As well as the extraordinary growth in values there was a 23% increase in house and unit sales across the country in March. This combined with listing volumes sitting 26% below the five-year average. This level of extreme demand isn’t going to last forever.
I say that even though I do think the dramatic shortage of supply of housing stock we are seeing is going to be a long-term market driving force. There is no denying Sydney has a limited supply of homes in desirable established locations. I’ve said it before, we simply can’t make more space for freestanding homes.
But. Even with that reality, there will be a point when the record cumulative growth we have been seeing reaches a peak. As much as property prices have been extraordinary and growth rates at record levels the key foundation for the activity will always be affordability.
And even with record low-interest rates, there will always be a limit to what people can afford to borrow and spend. I went to a briefing at Macquarie Bank last week and they confirmed my suspicion that lending criteria do remain tight. It isn’t a free-for-all. There is a limit.

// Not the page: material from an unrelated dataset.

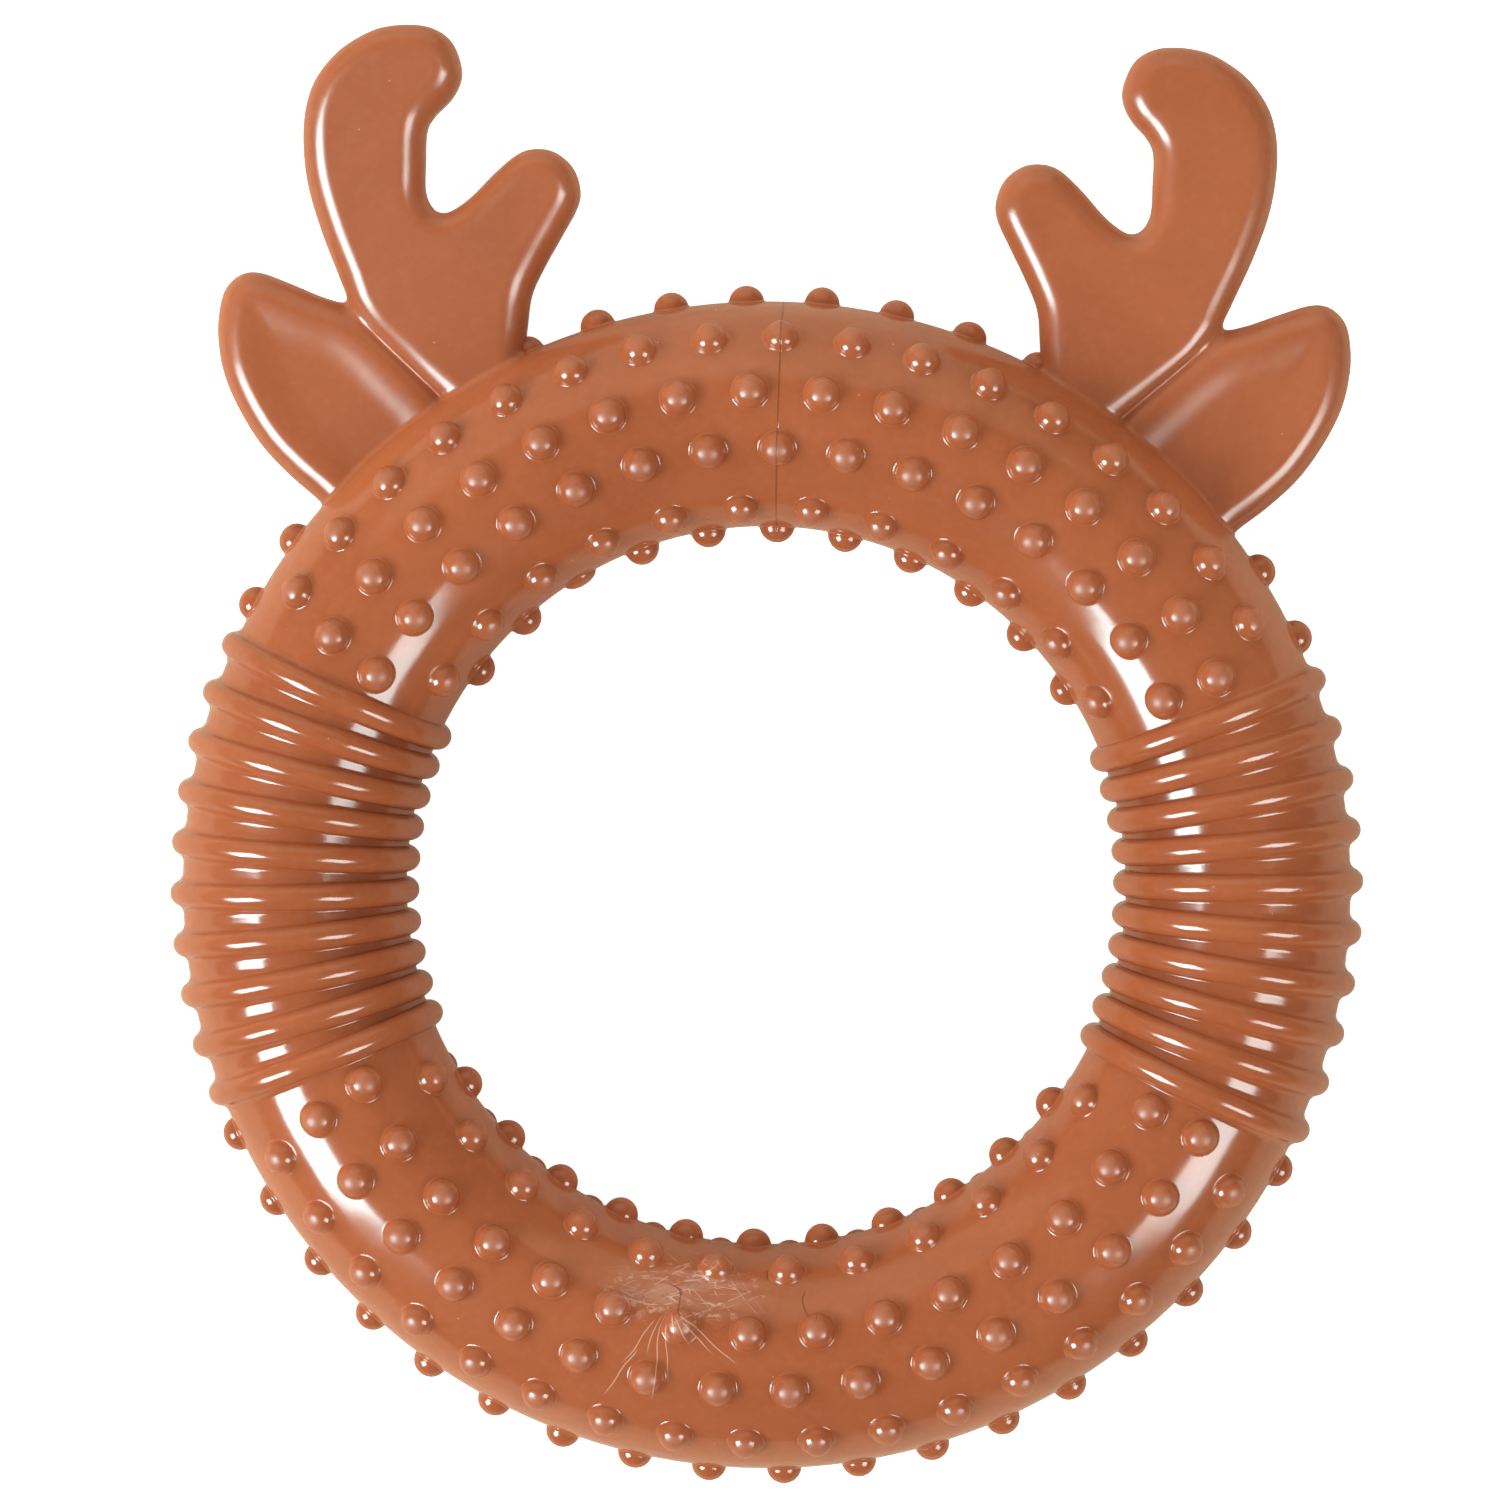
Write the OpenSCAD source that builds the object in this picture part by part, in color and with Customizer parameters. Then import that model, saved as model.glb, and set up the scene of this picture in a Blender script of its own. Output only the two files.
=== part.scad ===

There will also be inevitable fatigue. It has been good to see that demand for apartments has been rising, albeit without the ferocity of the home market. Many of those buyers have been forced by the market to change their property criteria and the apartment market has improved as a result.
I acknowledge that much of what I’m saying isn’t rocket science, but it is important. It is important because acknowledging those limits will hopefully ease anxiety when the growth does start to ease.
A slowdown doesn’t mean doom. The million-dollar question is when will it happen. I’m afraid I can’t answer that.